A similar place on this street will rent for about \$130,000 per month. (0.8%) So unfortunately, it doesn’t meet the 1 percent rule with these numbers.

BUT… What if we could buy this mansion for \$13 million, instead of \$15.5 million? At a \$13 million price point, the ratio would increase to (1.0%). Thus, meeting the 1 percent rule.

Do you think the owner will give us a \$2.5 million discount on the purchase price? It certainly doesn’t hurt to ask! Depending on how hot or cold the market is, you might get lucky and be able to force a better price to meet the 1 percent rule.

One last option is to knowingly break the 1 percent rule. If there are no properties that make the cut, there’s probably a reason why. Typically higher cost of living areas have faster property value appreciation. The yearly income that you are knowingly giving up in rent could be made up for in other areas. This is a risky strategy and needs to be carefully calculated!
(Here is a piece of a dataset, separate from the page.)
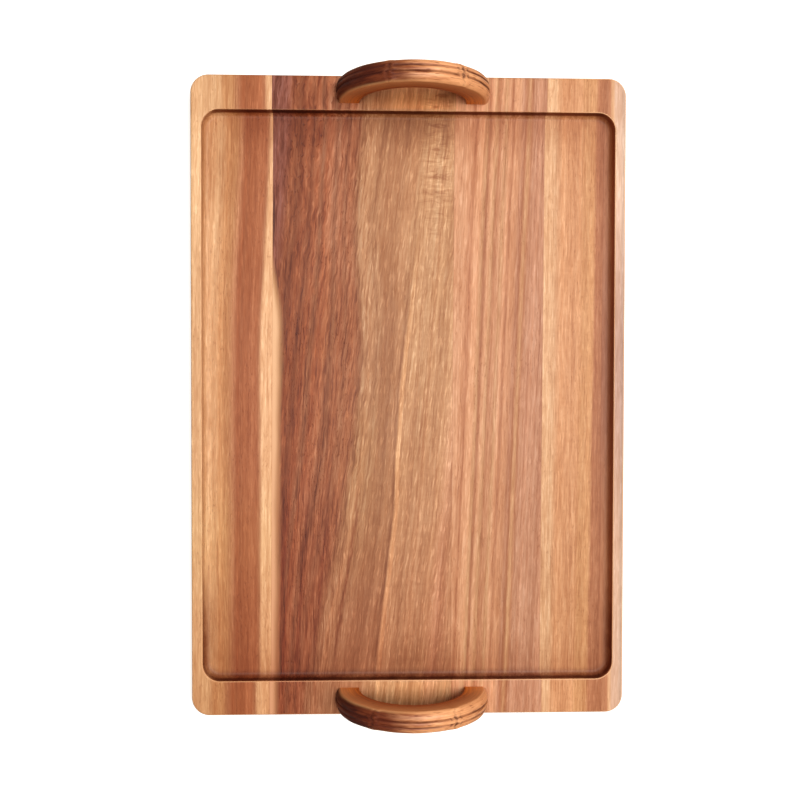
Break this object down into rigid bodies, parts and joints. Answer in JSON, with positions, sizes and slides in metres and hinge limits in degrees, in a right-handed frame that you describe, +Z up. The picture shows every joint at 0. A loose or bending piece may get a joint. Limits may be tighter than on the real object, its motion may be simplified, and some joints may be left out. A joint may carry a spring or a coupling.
{
  "type": "serving tray",
  "caption": "Rectangular wooden serving tray with a shallow routed well and upright half-round bamboo handles on its end rims.",
  "frame": {"origin": "centre of the footprint, on the underside that rests on the table", "axes": "+X across the tray to the right, +Y along the tray and the grain to the back handle, +Z up out of the well"},
  "size_m": [0.34, 0.5, 0.0794],
  "materials": {
    "left_stave_wood": "oiled, satin",
    "heartwood_stave_wood": "oiled, satin",
    "striped_stave_wood": "oiled, satin",
    "golden_stave_wood": "oiled, satin",
    "right_edge_wood": "oiled, satin",
    "bamboo": "caramelised, satin lacquer",
    "screw_steel": "zinc plated"
  },
  "bodies": {
    "root": {"left_stave": "left_stave_wood", "heartwood_stave": "heartwood_stave_wood", "striped_stave": "striped_stave_wood", "golden_stave": "golden_stave_wood", "right_edge_strip": "right_edge_wood", "back_handle": "bamboo", "front_handle": "bamboo", "back_handle_screws": "screw_steel", "front_handle_screws": "screw_steel"}
  },
  "joints": []
}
What If You Know the Property Value But Don’t Know How Much It’ll Rent For?

This scenario happens a lot. You might want to buy a house but have no idea what it will rent out for. Where can you get reliable rental data?
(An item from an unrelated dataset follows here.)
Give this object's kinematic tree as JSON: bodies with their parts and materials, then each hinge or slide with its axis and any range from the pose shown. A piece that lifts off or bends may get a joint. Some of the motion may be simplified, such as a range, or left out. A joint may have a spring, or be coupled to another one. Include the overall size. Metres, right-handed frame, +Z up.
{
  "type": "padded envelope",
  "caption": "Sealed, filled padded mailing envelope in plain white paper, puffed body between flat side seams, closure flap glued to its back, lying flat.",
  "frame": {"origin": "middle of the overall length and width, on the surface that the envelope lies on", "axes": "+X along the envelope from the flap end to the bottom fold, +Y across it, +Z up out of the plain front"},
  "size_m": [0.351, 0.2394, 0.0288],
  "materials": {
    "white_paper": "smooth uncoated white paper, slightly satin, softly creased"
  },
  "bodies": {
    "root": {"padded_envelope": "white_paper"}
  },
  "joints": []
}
First off, your realtor might have a general idea. But, remember they are trying to sell you the home, so they may be tempted to inflate the “potential rent” numbers just to get you more excited. Expect their estimate to be on the high end!
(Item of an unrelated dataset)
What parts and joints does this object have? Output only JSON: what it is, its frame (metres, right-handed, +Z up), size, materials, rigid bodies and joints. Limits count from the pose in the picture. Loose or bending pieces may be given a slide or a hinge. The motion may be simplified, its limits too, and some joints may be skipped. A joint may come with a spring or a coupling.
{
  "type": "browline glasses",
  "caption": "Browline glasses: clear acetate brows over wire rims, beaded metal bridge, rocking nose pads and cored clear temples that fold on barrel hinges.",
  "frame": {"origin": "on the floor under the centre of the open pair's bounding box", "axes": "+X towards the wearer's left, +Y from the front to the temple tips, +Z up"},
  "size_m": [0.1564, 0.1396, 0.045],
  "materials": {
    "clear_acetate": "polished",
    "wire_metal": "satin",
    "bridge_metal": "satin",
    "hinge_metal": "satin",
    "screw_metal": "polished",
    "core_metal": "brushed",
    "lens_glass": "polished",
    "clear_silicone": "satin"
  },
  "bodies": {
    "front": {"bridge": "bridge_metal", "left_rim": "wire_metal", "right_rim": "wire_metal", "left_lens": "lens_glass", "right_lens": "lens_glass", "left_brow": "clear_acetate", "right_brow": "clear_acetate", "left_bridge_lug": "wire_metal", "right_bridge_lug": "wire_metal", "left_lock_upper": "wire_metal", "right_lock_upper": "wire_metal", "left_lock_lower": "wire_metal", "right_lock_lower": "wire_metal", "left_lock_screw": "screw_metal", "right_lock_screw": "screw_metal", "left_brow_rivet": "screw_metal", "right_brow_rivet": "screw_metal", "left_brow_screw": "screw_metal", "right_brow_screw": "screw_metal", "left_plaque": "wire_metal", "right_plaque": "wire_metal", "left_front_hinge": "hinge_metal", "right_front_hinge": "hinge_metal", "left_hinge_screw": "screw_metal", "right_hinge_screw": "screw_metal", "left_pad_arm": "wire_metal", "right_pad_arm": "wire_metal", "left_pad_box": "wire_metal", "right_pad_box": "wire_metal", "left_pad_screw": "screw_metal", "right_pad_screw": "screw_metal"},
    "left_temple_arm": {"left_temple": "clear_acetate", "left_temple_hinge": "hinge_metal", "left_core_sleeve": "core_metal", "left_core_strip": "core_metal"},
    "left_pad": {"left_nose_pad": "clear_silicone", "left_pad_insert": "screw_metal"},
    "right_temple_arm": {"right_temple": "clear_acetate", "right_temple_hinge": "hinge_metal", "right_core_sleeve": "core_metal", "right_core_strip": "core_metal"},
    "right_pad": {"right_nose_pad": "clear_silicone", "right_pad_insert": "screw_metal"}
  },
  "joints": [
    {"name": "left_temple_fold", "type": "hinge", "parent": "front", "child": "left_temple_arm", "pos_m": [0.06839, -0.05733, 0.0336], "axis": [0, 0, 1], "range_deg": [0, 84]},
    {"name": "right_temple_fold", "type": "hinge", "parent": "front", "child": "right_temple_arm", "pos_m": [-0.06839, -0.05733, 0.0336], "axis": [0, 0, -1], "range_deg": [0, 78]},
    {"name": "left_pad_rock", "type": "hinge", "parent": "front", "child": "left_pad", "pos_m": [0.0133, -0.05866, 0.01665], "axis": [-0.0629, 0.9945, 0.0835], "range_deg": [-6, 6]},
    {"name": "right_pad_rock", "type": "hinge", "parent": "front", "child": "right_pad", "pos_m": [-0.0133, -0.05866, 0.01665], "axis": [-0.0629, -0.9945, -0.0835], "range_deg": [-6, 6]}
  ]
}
Next, call a few property management companies in the area. Tell them the address of the house you are looking to buy, and ask what they could rent it out for. In my experience, property management companies are more knowledgeable about gross rent rates because they sign the leases with tenants. That’s their full time job, so they know exactly how much a tenant would pay.

Also, check online sites and advertisements. Craigslist is a favorite of mine! Be sure to check out Map View when looking at Craigslist postings — it’s the quickest and easiest way to gauge the rental market. Zillow is decent (I used it in the Malibu examples above) and Rentometer is great, too. Whatever you use, it doesn’t hurt to cross-reference multiple reputable sources.

Get Out There and Find Some Deals!

Searching for the right rental property can be exhausting and overwhelming. That’s why these types of tools like the 1% rule exist — so you can save time and effort identifying the best rental properties.

Obviously my Malibu examples are ridiculous, but the 1 percent rule is the same no matter which area you are researching. Time to get out there and find some deals!

For you real estate experts out there, do you use the 1% rule currently? If not, what is your investment criteria? How would you spend your \$80 million lottery money? :)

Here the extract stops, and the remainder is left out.